Maybe his entire life is a lie. Some people are like that. They can’t commit to being just one person.
I think about how he joined SGA for his brother. How he doesn’t even like it. And on top of that—the lie of posing as the type of person you aren’t—he has an even more flamboyant double-life because he’s an SGA president who deals.
So Kellan is a liar.
I don’t care...
All I feel right now is desperate. Foolish. Why did I storm off like that? It was stupid to run off without talking to him. Especially after I saw his secret cabinet. Tears shimmer in my eyes.
R.
I couldn’t help him! Why not, God?
I can’t believe he’s dead.
The more I think about my Kellan, swallowing a bunch of painkillers so he doesn’t have to face whatever haunts him, the more restless—the more helpless—I feel. I want to go to his house, but I’m too scared. What if he hasn’t texted me because he doesn’t want me to come back?
He likes the affection—yeah. The holding hands, the non-stop touching. So he needs the contact to assuage some beast. But maybe I freaked him out when I told him I liked him. If he’s an addict, he may think he needs to shut me out. Spare me some pain or some such martyr shit.
I feel the weight of his warm hand on my back as I stood by Olive’s grave. I can see him, pale and stricken, in the passenger’s seat, playing me that song.
Hey, wait... The hospital!
My hand drifts to my throat. Of course. I think back to the way he was on the drive to Emory—so listless. At one point, he was begging me to hurry. And before that, up in the windowed room at his house... I don’t think we had sex.
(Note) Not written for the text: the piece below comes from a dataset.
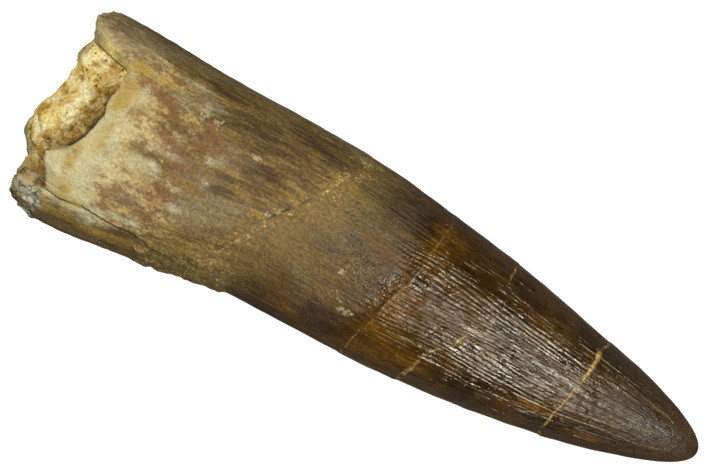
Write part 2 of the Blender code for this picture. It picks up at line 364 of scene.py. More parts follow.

Wasn’t that the time I woke up with that egg inside my pussy? And Kellan seemed so pale. So haunted. Was he going through withdrawal or something?
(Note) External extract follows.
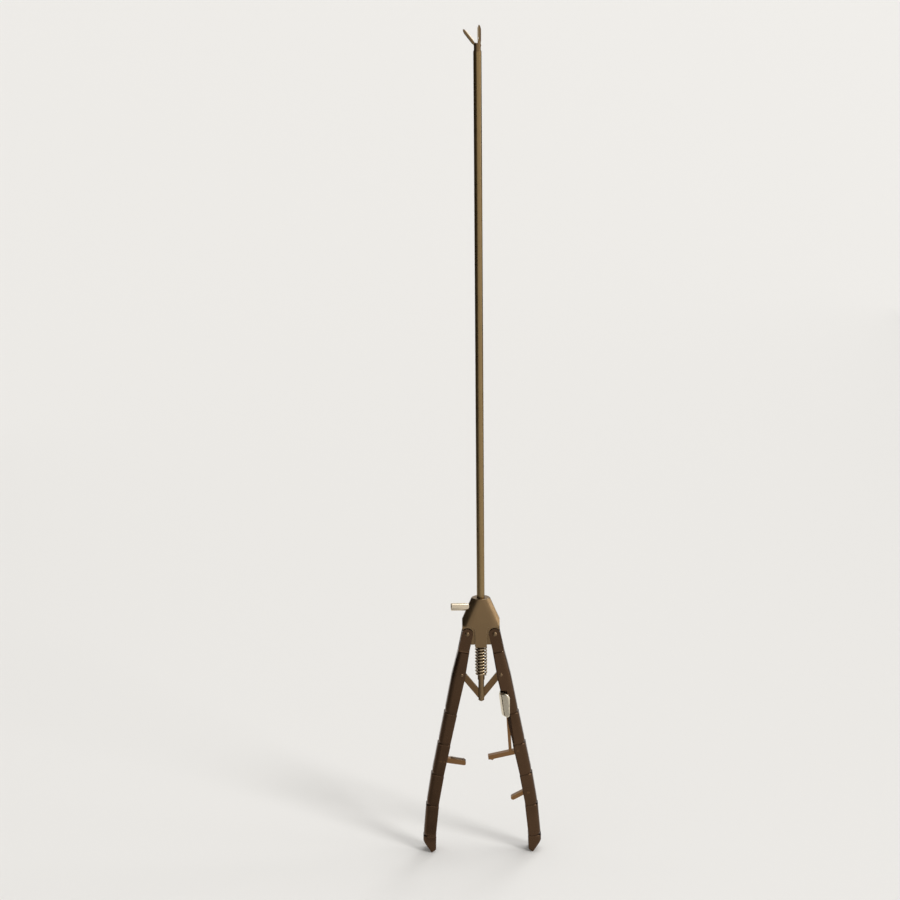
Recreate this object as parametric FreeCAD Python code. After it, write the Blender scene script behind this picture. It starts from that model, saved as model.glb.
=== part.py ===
import FreeCAD, Part
import math
import os

# Laparoscopic grasper with a two-leg ratchet handle, standing upright on its feet.
# Millimetres, +Z up along the shaft, X across the handles, front towards -Y.
# The origin lies on the shaft's axis at the level of the feet.

V = FreeCAD.Vector
Y_AXIS = V(0, 1, 0)
Z_AXIS = V(0, 0, 1)

# Fits and clearances
RUNNING = 0.04
SLIDING = 0.05
FLAT_GAP = 0.1
OPEN_PIVOT_PLAY = 0.3
HOOK_PLAY = 0.08

# Shaft, rod and its end
SHAFT_RADIUS = 2.5
SHAFT_WALL = 0.5
SHAFT_LENGTH = 359.5
SHAFT_IN_HEAD = 14.4
ROD_RADIUS = 1.0
GUIDE_BUSH_LENGTH = 3.0
GUIDE_BUSH_BELOW_TIP = 14.0
BOND_GROOVE_DEPTH = 0.25
BOND_GROOVE_LENGTH = 0.8

# Head block that carries the shaft and both handles
HEAD_ABOVE_PIVOT = 23.8
HEAD_TOP_HALF = 5.8
HEAD_HALF = 12.0
SHOULDER_BELOW_TOP = 14.4
SKIRT_BELOW_TOP = 18.4
HEAD_DEPTH = 5.2
STEM_HALF = 3.7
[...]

It would make sense. The way he seemed when we first met: a tiger, always on the prowl, demanding things. And how he seemed to grow more... quiet as the days passed. I wonder if the girl could be his AA partner. Or maybe he was going to—what’s it called?—a Methadone clinic? And the girl knew the clinic hours, so she tried to intercept him there.
I get out of the car and start to pace. Back and forth, along the row where I’m parked. Moonlight glints off hoods and bumpers. A warm, magnolia-scented breeze tickles my skin. When headlights spill out of the lower level, signaling the arrival of another car, I step behind this big, green Ford F-250 and pray that it’s an Escalade.
That’s what I’m doing when my phone rings: hiding from the glow of unfamiliar headlights. I look for his name on the s
creen, but it’s not Kellan. Not the 1-800 hundred number of Be The Match. This number is a local one that I don’t know. Of course.
“Hello?” I say with trepidation.
“Cleo?”
My stomach somersaults. “Manning?”
“It’s ole Manning.”
I lean against the green truck’s hood. “God, I’m glad you called. I was going to talk to you about something. Something with Kellan. I’m kind of worried about something with him.”
“Why you worried?” he drawls.
“I... I’m sort of hesitant to say. But Manning, do you know what’s going on right now? I was over at his house and his uncle and this girl showed up. He told me—”
“Cleo?” he says. “Why don’t ya hold your horses for a second?”
“Why?”
“I need to tell you something. Kellan told me to...”
Fear scoops through me. “Okay, what?”
“He wanted you to know that you can get... that thing from Matt or me, at the prices y’all had talked about. You know that thing?”
“From Matt or you?” My heart is pounding, but my brain is running a step behind my body. I rub my head and frown. Is Kellan going—”
Manning cuts in on me, saying, “And he wanted me to tell you that I’ve got a check. I can bring it to you... whenever. Tomorrow. It’s for twenty K. You know what I’m talking about?”
My blood pumps so hard I feel faint.
“Honey? Are ya there?”
I slide down the truck’s grill, crouching on the cement deck. “So... ? He’s...” My head throbs, referring pain behind my eyes, where tears are building.
“He’s going back to California, with his uncle and that girl you saw. I’m real sorry, Cleo. That’s his high school girlfriend. He was hoping to get back with her for the last couple of months. Since she got pregnant back in May.”